Los 70 fueron una década improbable: convivieron Led Zeppelin y los Bee Gees, James Brown y ABBA, Burt Reynolds y Richard Dreyfuss. Una década en la que las agitaciones sociales de los 50 y 60 se estabilizaron en extrañas mezcolanzas. Y si había una figura que reuniera todo lo "políticamente incorrecto" de la época, ésa era sin duda la de Mohammed Alí, antes conocido como Cassius Clay. Negro, musulmán y activista anti-Vietnam lo tenía todo para generar odios y amores a partes iguales. Con una gran diferencia con respecto a otros disidentes: él, además, era un ganador.

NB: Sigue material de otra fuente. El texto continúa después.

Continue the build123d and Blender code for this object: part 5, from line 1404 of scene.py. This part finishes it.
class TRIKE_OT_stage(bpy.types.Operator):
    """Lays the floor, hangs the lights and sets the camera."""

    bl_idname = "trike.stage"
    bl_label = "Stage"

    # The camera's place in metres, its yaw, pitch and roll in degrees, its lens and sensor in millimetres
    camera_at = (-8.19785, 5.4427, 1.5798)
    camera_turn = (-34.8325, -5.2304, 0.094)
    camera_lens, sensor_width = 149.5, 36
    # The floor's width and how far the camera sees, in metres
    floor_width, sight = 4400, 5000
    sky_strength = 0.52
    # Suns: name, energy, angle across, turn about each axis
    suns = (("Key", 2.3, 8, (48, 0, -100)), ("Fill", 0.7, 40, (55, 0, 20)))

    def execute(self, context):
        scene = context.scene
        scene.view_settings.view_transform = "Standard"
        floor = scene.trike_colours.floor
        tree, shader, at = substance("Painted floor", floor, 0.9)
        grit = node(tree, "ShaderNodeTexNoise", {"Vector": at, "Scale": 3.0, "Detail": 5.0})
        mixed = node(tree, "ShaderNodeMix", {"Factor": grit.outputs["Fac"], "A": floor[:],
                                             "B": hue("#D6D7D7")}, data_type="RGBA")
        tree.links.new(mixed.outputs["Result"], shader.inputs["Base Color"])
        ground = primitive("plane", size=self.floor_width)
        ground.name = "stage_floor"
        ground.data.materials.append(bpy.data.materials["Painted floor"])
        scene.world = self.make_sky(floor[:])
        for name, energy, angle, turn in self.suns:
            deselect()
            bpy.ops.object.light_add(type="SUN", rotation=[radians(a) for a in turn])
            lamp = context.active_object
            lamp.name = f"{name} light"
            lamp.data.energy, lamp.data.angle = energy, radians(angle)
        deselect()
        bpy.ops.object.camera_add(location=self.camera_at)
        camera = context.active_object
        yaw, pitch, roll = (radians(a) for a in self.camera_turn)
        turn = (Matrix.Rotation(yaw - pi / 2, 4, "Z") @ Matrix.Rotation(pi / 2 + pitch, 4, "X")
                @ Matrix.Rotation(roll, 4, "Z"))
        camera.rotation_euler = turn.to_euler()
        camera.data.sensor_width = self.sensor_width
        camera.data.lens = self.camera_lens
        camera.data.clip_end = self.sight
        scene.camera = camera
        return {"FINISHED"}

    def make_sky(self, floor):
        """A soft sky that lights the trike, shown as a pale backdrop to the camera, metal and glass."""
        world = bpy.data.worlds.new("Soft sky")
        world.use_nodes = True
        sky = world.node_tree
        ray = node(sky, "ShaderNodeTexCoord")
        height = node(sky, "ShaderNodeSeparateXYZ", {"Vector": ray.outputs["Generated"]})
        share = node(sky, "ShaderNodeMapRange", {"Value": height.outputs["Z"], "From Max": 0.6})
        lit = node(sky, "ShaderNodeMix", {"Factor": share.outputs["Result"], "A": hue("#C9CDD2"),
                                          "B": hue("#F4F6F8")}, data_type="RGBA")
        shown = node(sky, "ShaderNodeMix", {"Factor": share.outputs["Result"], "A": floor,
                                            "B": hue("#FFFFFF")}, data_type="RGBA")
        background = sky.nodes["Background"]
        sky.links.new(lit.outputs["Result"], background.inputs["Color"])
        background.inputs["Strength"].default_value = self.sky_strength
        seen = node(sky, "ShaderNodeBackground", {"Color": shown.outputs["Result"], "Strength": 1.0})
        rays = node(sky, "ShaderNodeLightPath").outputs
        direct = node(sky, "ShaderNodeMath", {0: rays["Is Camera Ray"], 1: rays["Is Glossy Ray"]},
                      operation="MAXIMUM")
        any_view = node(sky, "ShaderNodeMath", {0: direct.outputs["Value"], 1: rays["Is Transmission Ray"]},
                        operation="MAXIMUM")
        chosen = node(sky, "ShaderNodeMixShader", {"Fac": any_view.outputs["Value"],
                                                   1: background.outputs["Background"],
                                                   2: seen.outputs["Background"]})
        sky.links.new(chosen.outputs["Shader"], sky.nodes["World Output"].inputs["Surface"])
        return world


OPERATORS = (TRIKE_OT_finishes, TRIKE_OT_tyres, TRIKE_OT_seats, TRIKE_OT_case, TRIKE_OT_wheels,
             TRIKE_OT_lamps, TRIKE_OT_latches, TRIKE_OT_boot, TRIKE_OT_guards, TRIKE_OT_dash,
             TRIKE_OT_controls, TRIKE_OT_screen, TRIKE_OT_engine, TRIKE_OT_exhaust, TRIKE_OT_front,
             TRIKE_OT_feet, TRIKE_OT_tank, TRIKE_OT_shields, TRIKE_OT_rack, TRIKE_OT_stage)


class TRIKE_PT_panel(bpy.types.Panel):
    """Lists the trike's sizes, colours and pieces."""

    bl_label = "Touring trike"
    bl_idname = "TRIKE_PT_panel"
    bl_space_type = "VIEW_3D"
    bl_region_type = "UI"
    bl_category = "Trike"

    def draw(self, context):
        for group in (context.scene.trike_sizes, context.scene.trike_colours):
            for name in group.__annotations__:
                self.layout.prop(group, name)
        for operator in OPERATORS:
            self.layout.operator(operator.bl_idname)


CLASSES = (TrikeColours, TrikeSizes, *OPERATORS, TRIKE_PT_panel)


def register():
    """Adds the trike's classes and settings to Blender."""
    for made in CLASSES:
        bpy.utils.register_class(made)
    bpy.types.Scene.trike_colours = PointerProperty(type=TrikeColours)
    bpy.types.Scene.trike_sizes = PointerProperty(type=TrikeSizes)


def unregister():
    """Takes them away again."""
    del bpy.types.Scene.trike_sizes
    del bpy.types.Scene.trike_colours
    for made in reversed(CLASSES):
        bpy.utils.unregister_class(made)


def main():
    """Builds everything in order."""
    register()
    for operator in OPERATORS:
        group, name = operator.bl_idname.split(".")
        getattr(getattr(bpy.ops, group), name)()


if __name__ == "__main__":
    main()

Su momento de esplendor tanto deportivo como social fueron los 60, empezando por su irrupción derrotando a Lister en 1964. Era el momento de Martín Luther King, de Malcolm X, de los Panteras Negras, de los velocistas americanos levantando el puño con un guante negro enfundado en el podio de México 1968. Alí estaba en su salsa. Renunció a su nombre de nacimiento para convertirse en ministro del Islam -no se sabe si sólo por convicción o también para intentar evadir la llamada a filas-, renunció a su patria de nacimiento para reivindicar una patria original de su raza: África. La denominación "afro-americano" hasta entonces usada sólo en tratados de antropología se convirtió en estandarte de una nueva generación que no se avergonzaba de sus raíces. En 1962, por ejemplo, Jamaica consigue su independencia del Reino Unido y surge la secta de los "rastas", tremendamente popular y que reconocen como soberano a Lij Ras Tafari Makkonen, emperador de Etiopía bajo el nombre de Haile Selassie I.
Toda esta ebullición alcanza su cenit en los primeros 70, cuando por fin deja de ser una lucha más o menos clandestina y se convierte en un movimiento reconocido y aceptado por el sistema. Por un lado están los negros militantes, entre ellos Alí, James Brown o tantos otros, del otro están los más jóvenes, que no han vivido del todo la opresión y la segregación y que consideran compatible ser negro y americano. Aceptan las dos culturas como suyas: la africana y la anglosajona. Entre estos últimos está el jovencísimo campeón de los pesos pesados, George Foreman.
El mérito del documental es conseguir que el espectador se dé cuenta de todo lo que está en juego y a la vez no pueda evitar tomar partido por uno de los dos. Si uno se deja llevar por el entusiasmo querrá que Ali tumbe a su adversario, pero si piensa en Foreman como un negro al que se le quiere tratar como si fuera blanco, que vive un ambiente hostil, que parece obligado a ganar y que además sólo tiene poco más de 20 años, es difícil no sentir una cierta simpatía. Él, que parte como ganador, acaba mostrando ante las cámaras todas las debilidades propias del perdedor: solo, incomprendido, silencioso... rodeado de cien mil personas que le piden al veterano y vociferante Ali que le mate.
Cómo acabó el combate es algo que muchos saben pero por si acaso no lo diremos. En el fondo no importa. Cuando uno toma partido es injusto bajarse del carro después de saber el resultado. Además, no es tan importante: "Cuando éramos reyes" no es un documental de boxeo, es un documental sobre la cultura afroamericana, sobre los intereses que se movían detrás, sobre el entusiasmo verdadero con el que muchos vivieron la liberación de su raza... un documental sobre la historia de una década convulsa.